TAOISEACH LEO VARADKAR has said it’s “extremely frustrating” the Grace case commission of inquiry is taking so long.

Varadkar said he was Minister for Health when government decided that there should be a commission of inquiry into the matter.

“But I don’t think any of us imagined that it would take as long as it has,” he told The Journal in Boston. 

Children’s Minister Roderic O’Gorman, in consultation with Minister of State for Disabilities Anne Rabbitte, received government approval last week to grant the Farrelly Commission an extension of another six months. 

The final report was due to be completed in May 2019.

The Grace case concerns a young woman with profound intellectual disabilities who was left in a foster home in the Waterford area for almost 20 years despite a succession of sexual and physical abuse allegations.

In 1995, on the back of these claims, the South Eastern Health Board decided not to place any further people in the home.

However, a decision to remove Grace was overturned in 1996. As a result she stayed in the home until a whistleblower’s complaint in 2009One of two interim reports - running to a total of about 800 pages - said the “evidence on the rationale for the decision was weak and confused and remembered as some unarticulated impediment or obstacle to carrying through the decision to remove Grace from her foster placement”.

The controversy resulted in the then-HSE Director General Tony O’Brien apologising to the 47 families – including Grace’s – who were in the care of the home.

Speaking yesterday evening to reporters, the Taoiseach said he spoke to Children’s Minister Roderic O’ Gorman about the matter a week ago, stating that the minster shared his concerns.

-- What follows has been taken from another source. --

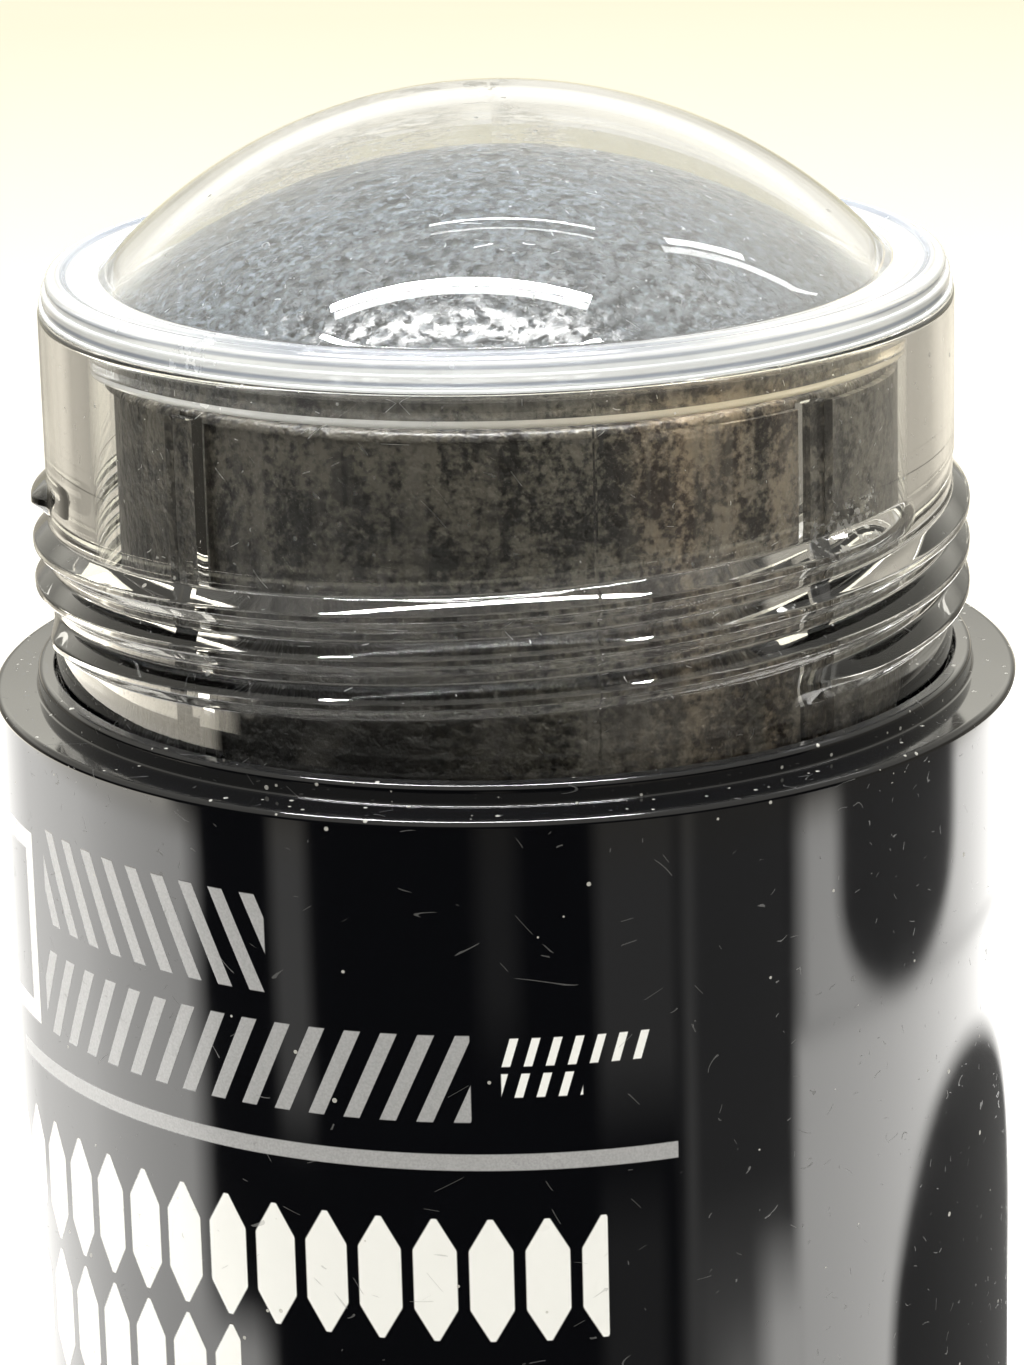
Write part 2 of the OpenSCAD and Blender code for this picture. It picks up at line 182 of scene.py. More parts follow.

Varadkar said the minister assured him he was confident now that there was a pathway to seeing the inquiry come to a conclusion, which O’Gorman had been concerned was not the case before. 

The Taoiseach told The Journal that once a commission of inquiry is established, it is independent of government and it’s not possible or appropriate for it to interfere in the investigation or inquiry of this nature. 

While he said there have been interim reports, he reiterated that it has been extremely frustrating it has taken such a long period of time for the final report to be delivered, stating that it does demonstrate why often a non-statutory inquiry, similar to the Scally inquiry into the Cervical Check controversy, “can be better”.

“You might get answers quicker than with a Commission of investigation, because ultimately, what happens there is people retain lawyers, and when lawyers are involved, things sometimes take a long time,” he added. 

He said an “awful lot has changed since Grace was in foster care in that particular home”.

Varadkar said there are a whole new set of laws around child protection and a dedicated child agency, Tusla, now exists.

“But it’s still important to find out what happened at the time and then identify any further changes that might be made into future,” he concluded.

Minister Rabbitte told The Journal last week that she and O’Gorman met with members of the commission to voice their concerns at yet further delays in the final report being delivered.  

“Quite honestly, I am disappointed that the Commission of Investigation has not yet concluded its work on this Phase 1 report.

“I have met members of the Farrelly Commission along with Minister O’Gorman, and made it abundantly clear that I am not happy with the pace of work. I know the Commission recognises the importance of getting the report finished and produced as quickly as possible, and I really hope we’re not in this situation again,” she said.